Since unemployment was rendered unviable through various acts of legislation, the Soviet worker, in contrast to a worker in a capitalist society, was more secure economically. In return for working, a Soviet worker would get an individual return in the form of a money wage; however, during the period under the New Economic Policy (1920s), hyperinflation rendered money effectively useless, and wages sometimes occurred through bartering . Money wage in Soviet parlance was not the same as in Capitalist countries. The money wage was set at the top of the administrative system, and it was the same administrative system which also set bonuses. Wages were 80 percent of the average Soviet worker's income, with the remaining 20 percent coming in the form of bonuses. The Soviet wage system tried systematically to make wages more equal; for instance, the relationship between wages was termed "ITRs", a measure of comparing wages across occupations. For engineers and other technical workers ITR was 1.68 in 1955, but had decreased to 1.21 in 1977. Social wages were also an important part of the general standard of living for an average household; it stood at 23.4 percent of income for the average Soviet worker and their family, and at 19.1 percent for the family income of collective farmers. In the period between 1971 and 1981, the social wage grew faster than the money wage; the money wage grew by 45 percent for workers and employees and 72 for workers at collective farms. In contrast, per capita income from social wages increased by 81 percent.
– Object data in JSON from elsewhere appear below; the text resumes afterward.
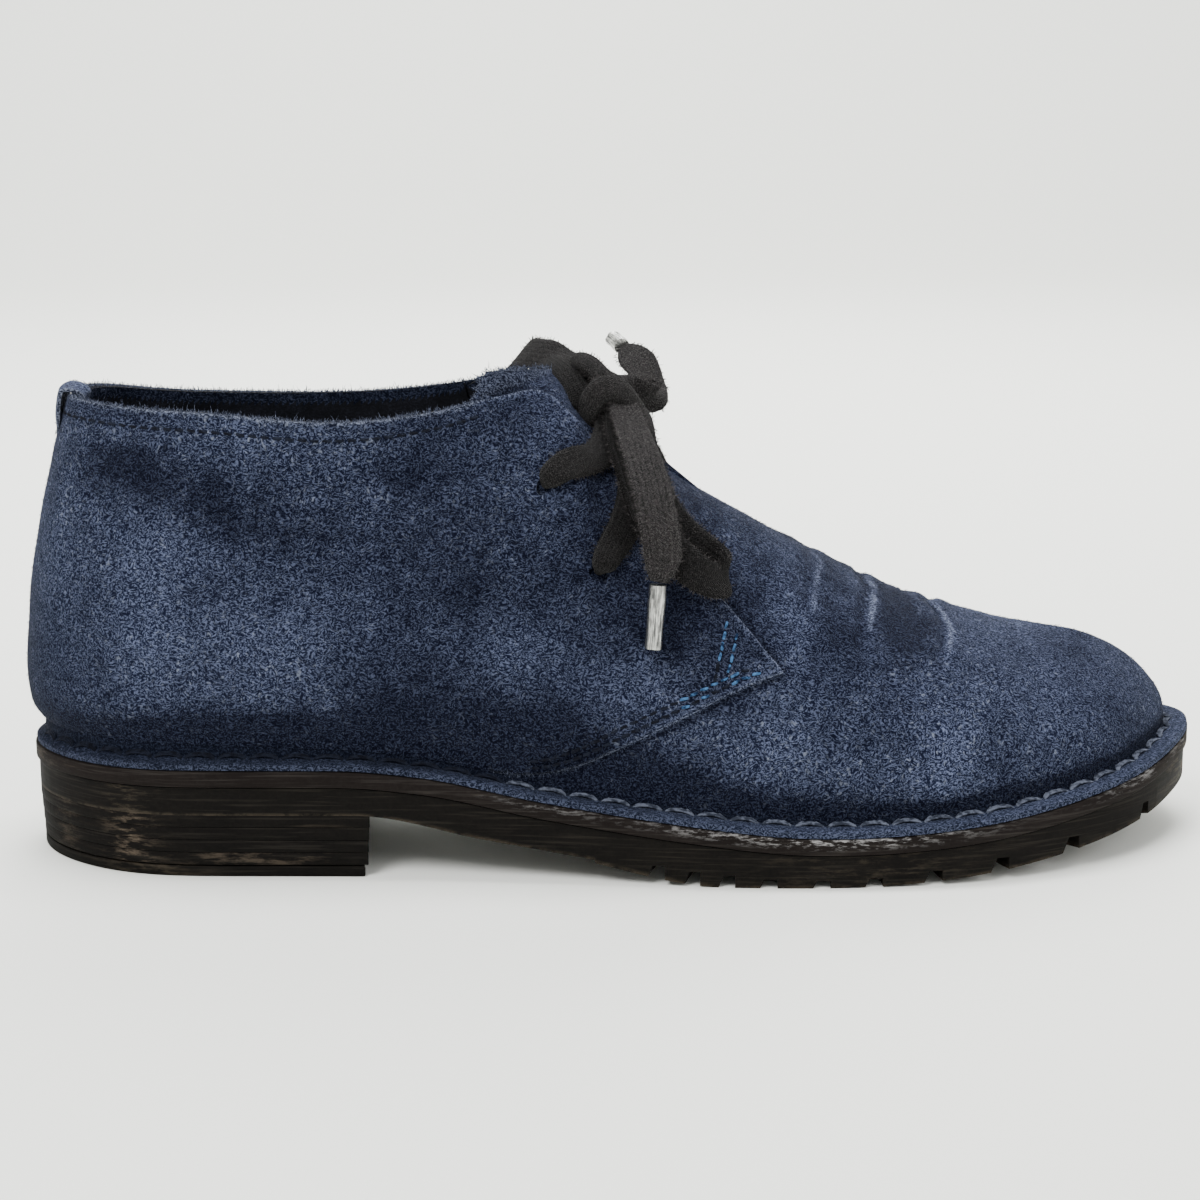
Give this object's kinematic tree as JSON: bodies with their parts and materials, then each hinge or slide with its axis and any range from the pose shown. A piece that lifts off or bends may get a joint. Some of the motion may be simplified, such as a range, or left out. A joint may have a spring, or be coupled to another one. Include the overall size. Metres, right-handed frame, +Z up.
{
  "type": "ankle boot",
  "caption": "Low suede chukka ankle boot for the right foot, laced over a tongue, with a stitched-down rubber lug sole and a stacked heel.",
  "frame": {"origin": "on the floor, under the middle of the sole's bounding box", "axes": "+X towards the toe, +Y towards the medial (big toe) side, +Z up"},
  "size_m": [0.3032, 0.1022, 0.1275],
  "materials": {
    "suede": "napped suede, matt",
    "suede_tongue": "napped suede, matt",
    "suede_tab": "napped suede, matt",
    "insole": "matt lining",
    "midsole": "stained edge, worn",
    "outsole": "matt moulded rubber",
    "heel_stack": "stained stacked layers, worn",
    "top_lift": "matt moulded rubber",
    "lace": "flat woven cotton",
    "aglet": "crimped plated metal"
  },
  "bodies": {
    "root": {"upper": "suede", "tongue": "suede_tongue", "back_tab": "suede_tab", "insole": "insole", "midsole": "midsole", "outsole": "outsole", "heel_stack": "heel_stack", "top_lift": "top_lift", "lace_bars": "lace", "lace_low_bar": "lace", "lace_knot": "lace", "lace_loop_near": "lace", "lace_loop_far": "lace", "lace_end_near": "lace", "lace_end_far": "lace", "aglet_near": "aglet", "aglet_far": "aglet"}
  },
  "joints": []
}
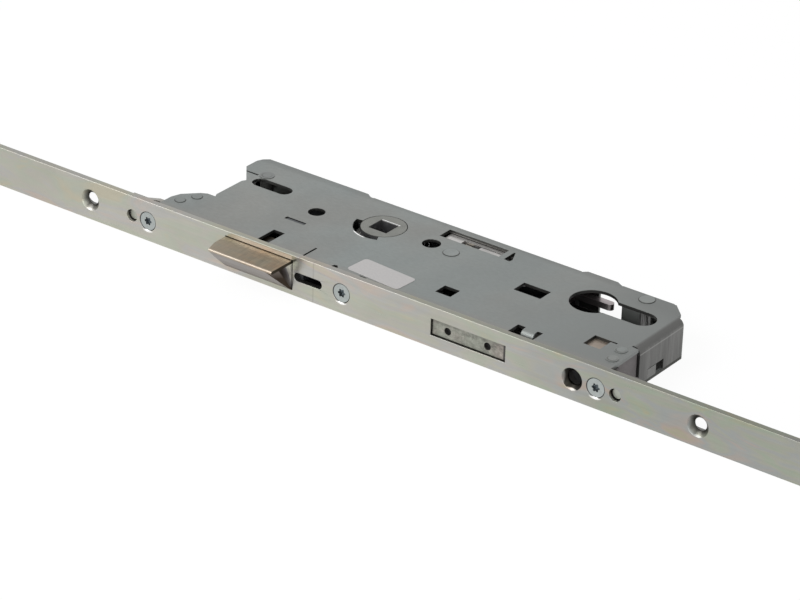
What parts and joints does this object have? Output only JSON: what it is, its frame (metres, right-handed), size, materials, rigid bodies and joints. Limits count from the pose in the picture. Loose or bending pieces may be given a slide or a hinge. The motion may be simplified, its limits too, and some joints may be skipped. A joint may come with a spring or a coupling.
{
  "type": "multipoint door lock",
  "caption": "Mortice multipoint door lock with a long flat faceplate, sprung latch, deadbolt, cylinder and spindle holes, and sliding rods that carry roller cams.",
  "frame": {"origin": "on the spindle axis, half way through the case's height", "axes": "+X along the faceplate, down the door; +Y from the faceplate into the door; +Z along the spindle and the cylinder, out of the cover"},
  "size_m": [0.6, 0.0699, 0.016],
  "materials": {
    "face_zinc": "zinc plated strip, satin, with a faint warm sheen",
    "case_steel": "galvanised sheet, dull grey",
    "base_steel": "galvanised sheet, dull grey",
    "bracket_steel": "brown tinted zinc",
    "latch_metal": "brushed, warm nickel tone",
    "bright_steel": "bright zinc",
    "dark_steel": "plain dark steel",
    "guide_steel": "blue grey zinc",
    "liner_plastic": "lilac grey, matte",
    "spring_steel": "drawn spring wire",
    "label_paper": "white, matte, bare"
  },
  "bodies": {
    "case": {"faceplate": "face_zinc", "case_cover": "case_steel", "case_base": "base_steel", "spacer_pillars": "bright_steel", "upper_bracket": "bracket_steel", "lower_bracket": "bracket_steel", "bracket_rivets": "case_steel", "locating_studs": "bright_steel", "face_screws": "bright_steel", "screw_block": "dark_steel", "latch_guide": "guide_steel", "latch_liner": "liner_plastic", "latch_spring_seat": "bright_steel", "latch_spring": "spring_steel", "follower_spring": "spring_steel", "follower_spring_seat": "bright_steel", "rod_guides": "bright_steel", "tumbler_spring": "spring_steel", "label": "label_paper"},
    "latch": {"latch_bolt": "latch_metal", "latch_shank": "bright_steel", "latch_pin": "dark_steel"},
    "follower": {"follower": "bright_steel"},
    "deadbolt": {"deadbolt": "latch_metal", "deadbolt_inserts": "dark_steel", "deadbolt_pin": "bright_steel"},
    "drive": {"drive_plate": "guide_steel", "rear_slide": "bright_steel", "slide_rivets": "dark_steel", "upper_rod": "bright_steel", "lower_rod": "bright_steel", "roller_studs": "bright_steel"},
    "upper_roller": {"upper_roller": "bright_steel"},
    "lower_roller": {"lower_roller": "bright_steel"},
    "tumbler": {"tumbler": "guide_steel"}
  },
  "joints": [
    {"name": "follower_turn", "type": "hinge", "parent": "case", "child": "follower", "pos_m": [0, 0, 0], "axis": [0, 0, -1], "range_deg": [0, 35], "stiffness_Nm_per_rad": 0.6, "springref_deg": -20.05, "deforming": ["follower_spring"]},
    {"name": "latch_slide", "type": "slide", "parent": "case", "child": "latch", "axis": [0, 1, 0], "range_m": [0, 0.01176], "stiffness_N_per_m": 400, "springref_m": -0.006, "deforming": ["latch_spring"]},
    {"name": "drive_slide", "type": "slide", "parent": "case", "child": "drive", "axis": [-1, 0, 0], "range_m": [0, 0.02]},
    {"name": "deadbolt_slide", "type": "slide", "parent": "case", "child": "deadbolt", "axis": [0, -1, 0], "range_m": [0, 0.02]},
    {"name": "upper_roller_spin", "type": "hinge", "parent": "drive", "child": "upper_roller", "pos_m": [-0.225, -0.045, 0], "axis": [0, 1, 0], "continuous": true},
    {"name": "lower_roller_spin", "type": "hinge", "parent": "drive", "child": "lower_roller", "pos_m": [0.265, -0.045, 0], "axis": [0, 1, 0], "continuous": true},
    {"name": "tumbler_lift", "type": "hinge", "parent": "case", "child": "tumbler", "pos_m": [0.0313, -0.0015, 0], "axis": [0, 0, -1], "range_deg": [0, 3], "stiffness_Nm_per_rad": 0.05, "springref_deg": -5.73, "deforming": ["tumbler_spring"]}
  ],
  "couplings": [
    {"joint": "follower_turn", "follows": "latch_slide", "rad_per_m": 51.9},
    {"joint": "deadbolt_slide", "follows": "drive_slide", "ratio": 1}
  ]
}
Social wage took many forms; it could be improved health, education, transport or food subsidies, which was the responsibility of the state, or the improvement (or introduction) of sanitation and working facilities.

===Social benefits===
The access to use values by the common Soviet worker was not determined by money wages, but rather by a position in the official hierarchy, access to privilege or the privileged, access to foreign currency, where a person lived, influence and access to the black market. In contrast to capitalist societies, money was not the cornerstone of life – a Soviet person would not come into contact with more use-values by the amount of money he or she had.